Il film del weekend

"Kill Boksoon", l’action coreano di Netflix diverte e coinvolge

Un film d'azione solido, impreziosito di ironia e di performance attoriali all’altezza, in cui tutto nasce dalla doppia vita di una omicida professionista che è prima di tutto una madre

"Kill Boksoon", l’action coreano di Netflix diverte e coinvolge

Kill Boksoon, il nuovo film Netflix original disponibile sull’omonima piattaforma, si gode i riflettori accesi sull’industria del cinema sudcoreano a seguito del successo agli Oscar di “Parasite” di Bong Joon Ho. In questo caso l’ibrido tra cultura pop e regia autoriale è al servizio di un action in piena regola e che il regista Byun Sung-hyun ambienta nel mondo degli omicidi su commissione.

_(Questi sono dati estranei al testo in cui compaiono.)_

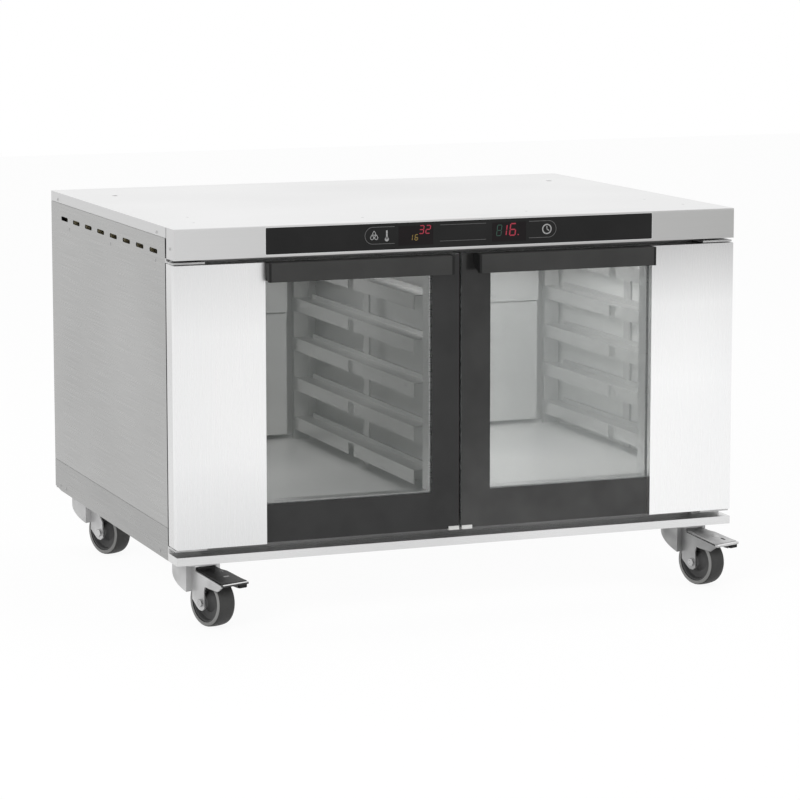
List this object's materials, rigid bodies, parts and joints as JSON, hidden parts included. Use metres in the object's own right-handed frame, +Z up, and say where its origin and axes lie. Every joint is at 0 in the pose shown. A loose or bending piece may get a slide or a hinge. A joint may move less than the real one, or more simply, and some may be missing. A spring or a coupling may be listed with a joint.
{
  "type": "proofing cabinet",
  "caption": "Low stainless proofing cabinet on braked swivel casters: hinged glazed doors, tray racks, circulation fans and a black touch control strip",
  "frame": {"origin": "on the floor under the middle of the footprint, brake pedals and cable gland included", "axes": "+X to the right when facing the doors, +Y to the back, +Z up"},
  "size_m": [0.9671, 0.7884, 0.632],
  "materials": {
    "outer_steel": "satin stainless sheet",
    "door_steel": "bright stainless sheet",
    "inner_steel": "satin stainless sheet",
    "rack_steel": "folded stainless sheet",
    "mineral_wool": "pressed fibre slab",
    "heater_sheath": "heat-tinted steel tube",
    "fan_aluminium": "spun and pressed",
    "motor_enamel": "black enamel",
    "panel_gloss": "gloss black",
    "display_lens": "dark tinted",
    "circuit_board": "solder mask green",
    "door_glass": "tempered, black printed border",
    "door_gasket": "moulded silicone",
    "handle_coat": "matt black powder coat",
    "cap_plastic": "moulded black",
    "clip_plastic": "moulded white",
    "hinge_steel": "stamped stainless",
    "screw_steel": "stainless screw heads",
    "gland_plastic": "black nylon",
    "caster_zinc": "bright zinc plated pressing",
    "hub_plastic": "grey nylon wheel centre",
    "tyre_rubber": "grey non-marking rubber",
    "pedal_black": "black coated steel",
    "pedal_steel": "bright zinc plated pressing"
  },
  "bodies": {
    "cabinet": {"base_tray": "outer_steel", "cable_gland": "gland_plastic", "caster_plates": "caster_zinc", "cavity_liner": "inner_steel", "column_divider": "inner_steel", "control_board": "circuit_board", "control_overlay": "panel_gloss", "display_lenses": "display_lens", "duct_covers": "inner_steel", "fan_motors": "motor_enamel", "front_frame": "inner_steel", "heating_elements": "heater_sheath", "hinge_brackets": "hinge_steel", "insulation": "mineral_wool", "left_side_panel": "outer_steel", "left_skirt": "outer_steel", "left_tray_rails": "rack_steel", "panel_screws": "screw_steel", "rack_frames": "rack_steel", "rear_panel": "outer_steel", "right_side_panel": "outer_steel", "right_skirt": "outer_steel", "right_tray_rails": "rack_steel", "top_cover": "outer_steel"},
    "left_door": {"left_door_frame": "inner_steel", "left_door_glass": "door_glass", "left_door_cover": "door_steel", "left_door_handle": "handle_coat", "left_handle_caps": "cap_plastic", "left_door_gasket": "door_gasket", "left_hinge_pins": "hinge_steel", "left_glass_clip": "clip_plastic"},
    "left_fan_rotor": {"left_fan": "fan_aluminium"},
    "right_door": {"right_door_frame": "inner_steel", "right_door_glass": "door_glass", "right_door_cover": "door_steel", "right_door_handle": "handle_coat", "right_handle_caps": "cap_plastic", "right_door_gasket": "door_gasket", "right_hinge_pins": "hinge_steel", "right_glass_clip": "clip_plastic"},
    "right_fan_rotor": {"right_fan": "fan_aluminium"},
    "front_left_swivel": {"front_left_fork": "caster_zinc", "front_left_axle": "caster_zinc"},
    "front_left_wheel": {"front_left_hub": "hub_plastic", "front_left_tyre": "tyre_rubber"},
    "front_left_brake": {"front_left_pedal": "pedal_black"},
    "front_right_swivel": {"front_right_fork": "caster_zinc", "front_right_axle": "caster_zinc"},
    "front_right_wheel": {"front_right_hub": "hub_plastic", "front_right_tyre": "tyre_rubber"},
    "front_right_brake": {"front_right_pedal": "pedal_steel"},
    "rear_left_swivel": {"rear_left_fork": "caster_zinc", "rear_left_axle": "caster_zinc"},
    "rear_left_wheel": {"rear_left_hub": "hub_plastic", "rear_left_tyre": "tyre_rubber"},
    "rear_right_swivel": {"rear_right_fork": "caster_zinc", "rear_right_axle": "caster_zinc"},
    "rear_right_wheel": {"rear_right_hub": "hub_plastic", "rear_right_tyre": "tyre_rubber"}
  },
  "joints": [
    {"name": "left_door_hinge", "type": "hinge", "parent": "cabinet", "child": "left_door", "pos_m": [-0.473, -0.3238, 0.3525], "axis": [0, 0, -1], "range_deg": [0, 110]},
    {"name": "left_fan_spin", "type": "hinge", "parent": "cabinet", "child": "left_fan_rotor", "pos_m": [-0.244, 0.3315, 0.469], "axis": [0, 1, 0], "continuous": true},
    {"name": "right_door_hinge", "type": "hinge", "parent": "cabinet", "child": "right_door", "pos_m": [0.473, -0.3238, 0.3525], "axis": [0, 0, 1], "range_deg": [0, 110]},
    {"name": "right_fan_spin", "type": "hinge", "parent": "cabinet", "child": "right_fan_rotor", "pos_m": [0.244, 0.3315, 0.469], "axis": [0, 1, 0], "continuous": true},
    {"name": "front_left_swivel_turn", "type": "hinge", "parent": "cabinet", "child": "front_left_swivel", "pos_m": [-0.428, -0.2888, 0.0985], "axis": [0, 0, 1], "continuous": true},
    {"name": "front_left_wheel_spin", "type": "hinge", "parent": "front_left_swivel", "child": "front_left_wheel", "pos_m": [-0.41398, -0.32839, 0.04], "axis": [-0.9426, -0.3338, 0], "continuous": true},
    {"name": "front_left_brake_pedal", "type": "hinge", "parent": "front_left_swivel", "child": "front_left_brake", "pos_m": [-0.41264, -0.33216, 0.082], "axis": [-0.9426, -0.3338, 0], "range_deg": [0, 8]},
    {"name": "front_right_swivel_turn", "type": "hinge", "parent": "cabinet", "child": "front_right_swivel", "pos_m": [0.428, -0.2888, 0.0985], "axis": [0, 0, 1], "continuous": true},
    {"name": "front_right_wheel_spin", "type": "hinge", "parent": "front_right_swivel", "child": "front_right_wheel", "pos_m": [0.44202, -0.32839, 0.04], "axis": [-0.9426, -0.3338, 0], "continuous": true},
    {"name": "front_right_brake_pedal", "type": "hinge", "parent": "front_right_swivel", "child": "front_right_brake", "pos_m": [0.44336, -0.33216, 0.082], "axis": [-0.9426, -0.3338, 0], "range_deg": [0, 8]},
    {"name": "rear_left_swivel_turn", "type": "hinge", "parent": "cabinet", "child": "rear_left_swivel", "pos_m": [-0.428, 0.3102, 0.0985], "axis": [0, 0, 1], "continuous": true},
    {"name": "rear_left_wheel_spin", "type": "hinge", "parent": "rear_left_swivel", "child": "rear_left_wheel", "pos_m": [-0.41092, 0.27183, 0.04], "axis": [-0.9135, -0.4067, 0], "continuous": true},
    {"name": "rear_right_swivel_turn", "type": "hinge", "parent": "cabinet", "child": "rear_right_swivel", "pos_m": [0.428, 0.3102, 0.0985], "axis": [0, 0, 1], "continuous": true},
    {"name": "rear_right_wheel_spin", "type": "hinge", "parent": "rear_right_swivel", "child": "rear_right_wheel", "pos_m": [0.44508, 0.27183, 0.04], "axis": [-0.9135, -0.4067, 0], "continuous": true}
  ]
}
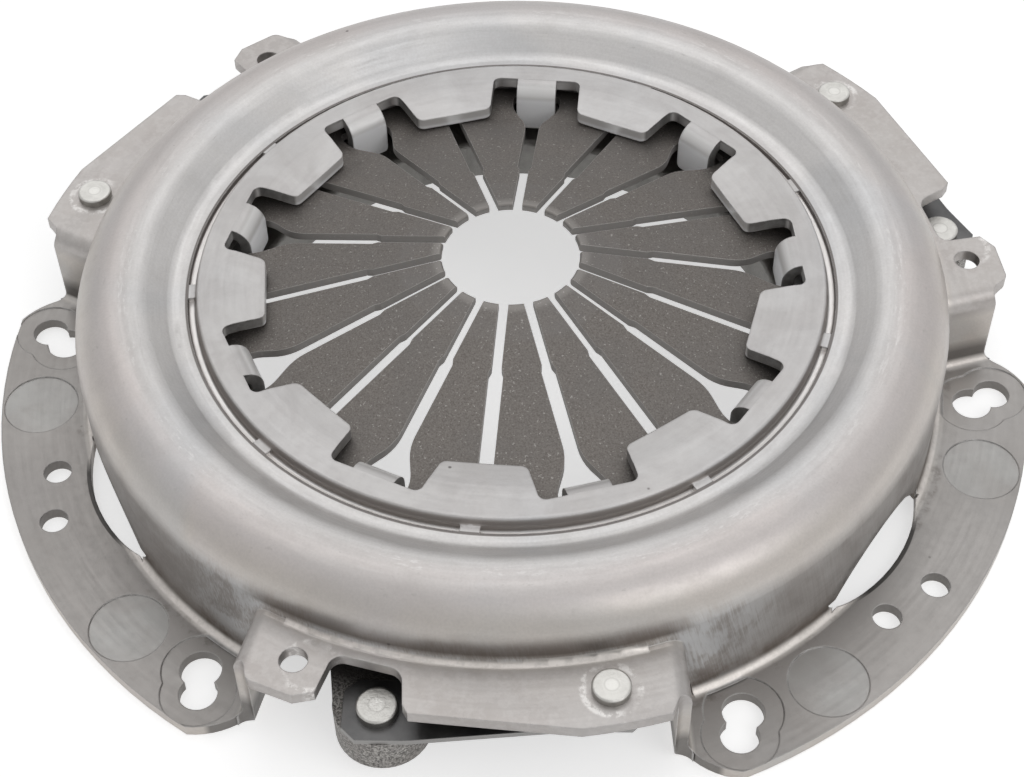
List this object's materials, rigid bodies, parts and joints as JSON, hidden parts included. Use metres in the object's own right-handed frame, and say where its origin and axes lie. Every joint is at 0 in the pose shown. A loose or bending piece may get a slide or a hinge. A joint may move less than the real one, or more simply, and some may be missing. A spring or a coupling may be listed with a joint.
{
  "type": "clutch pressure plate",
  "caption": "Diaphragm clutch cover with a fingered spring, raised ledges, leaf straps and a cast plate that lifts inside a bolted rim.",
  "frame": {"origin": "centre of the mounting plane, which is the underside of the flange sectors", "axes": "+Z away from the flywheel along the clutch axis, +Y through the middle of one flange sector"},
  "size_m": [0.2666, 0.2588, 0.0439],
  "materials": {
    "cover_steel": "satin pressed steel, lightly oiled",
    "spring_steel": "dark phosphated spring steel",
    "strap_steel": "blued spring steel",
    "rivet_steel": "zinc plated",
    "cast_iron": "rough casting, turned face"
  },
  "bodies": {
    "cover": {"cover": "cover_steel", "diaphragm_spring": "spring_steel", "fulcrum_ring": "spring_steel", "lower_strap_1": "strap_steel", "upper_strap_1": "strap_steel", "cover_rivet_1": "rivet_steel", "lower_strap_2": "strap_steel", "upper_strap_2": "strap_steel", "cover_rivet_2": "rivet_steel", "lower_strap_3": "strap_steel", "upper_strap_3": "strap_steel", "cover_rivet_3": "rivet_steel"},
    "pressure_plate": {"pressure_plate": "cast_iron", "plate_rivet_1": "rivet_steel", "plate_rivet_2": "rivet_steel", "plate_rivet_3": "rivet_steel"}
  },
  "joints": [
    {"name": "plate_lift", "type": "slide", "parent": "cover", "child": "pressure_plate", "axis": [0, 0, 1], "range_m": [0, 0.003], "deforming": ["diaphragm_spring", "lower_strap_1", "upper_strap_1", "lower_strap_2", "upper_strap_2", "lower_strap_3", "upper_strap_3"]}
  ]
}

Il genere di pellicola in cui, grazie a sequenze di combattimento stravaganti e atletiche, si cerca di elevare la violenza a qualcosa che somigli all’arte.

Gil Boksoon (Jeon Do-yeon), la protagonista, lavora per l’Agenzia MK, una compagnia di killer con regole rigide, ma è anche alle prese con una figlia quindicenne, Jae-young (Kim Si-A), che non sa nulla della vita professionale segreta della madre.

Le difficoltà quotidiane del ricoprire il doppio ruolo di genitore single e di assassina professionista si sprecano, al punto che la donna può tranquillamente affermare che "uccidere le persone è semplice rispetto a crescere un bambino”. Del resto, come adolescenza comanda, la ragazza è restia ad aprirsi al dialogo con la genitrice: tiene per sé il fatto di essere innamorata di una compagna di scuola e di dover far fronte a certe bullette che minacciano di rendere pubblica la sua relazione. Gli imprevisti lavorativi dell’adulta minano i suoi tentativi di vero contatto con la giovane. Ad un certo punto, proprio alla vigilia del rinnovo di contratto, la posizione di rilievo di Boksoon si sgretola, il che la espone a diventare un bersaglio.

La struttura del sistema lavorativo dentro cui si muove la protagonista assume un ruolo rilevante nella narrazione: si indugia molto su quanto quell’ambiente professionale sia dominato dagli uomini. Diverte inoltre scoprire l’esistenza di un’assemblea annuale e di una sorta di università in cui vengono allevate nuove generazioni di spargi-sangue dell’organizzazione. Tra le scene più divertenti, quella di un combattimento tra la nostra veterana e una stagista.

Ovviamente un sistema in cui uccidere è un business cerca di reclutare psicopatici e in generale persone che non hanno nulla da perdere, tenendo fede ad un pragmatismo sui generis secondo cui “il modo più semplice di risolvere un problema è liberarsene”. Venerata come la punta di diamante degli assassini d'Oriente, questa donna di mezz’età in giacca Chanel perde ogni sicurezza nel privato, dove è piegata da un insospettabile sovraccarico emotivo. Spassoso il tentativo di mimetizzarsi tra le agiate madri dei compagni di classe di Jae-yeong, presso le quali si vende come “pianificatrice di eventi”.

“Kill Boksoon”, insomma, è percorso dall’inizio alla fine da una deliziosa ironia che dona freschezza anche alla rappresentazione di relazioni complesse e a volte tese, in primis quella madre-figlia.

Quel che più funziona è raccontare tale agghiacciante compagine con brio e humor, lasciando le note un po’ più drammatiche alle vicende personali di una scontrosa e riservata ragazzina, che le percepisce come tali evidentemente, anziché della madre killer provetta.

Malgrado la durata un po’ eccessiva, di 137 minuti, "Kill Boksoon" intrattiene a dovere tra coreografici combattimenti e disinvolte esecuzioni, così come facendo ricorso a dialoghi veloci e costellati di piccole battute filosofiche sulla vita.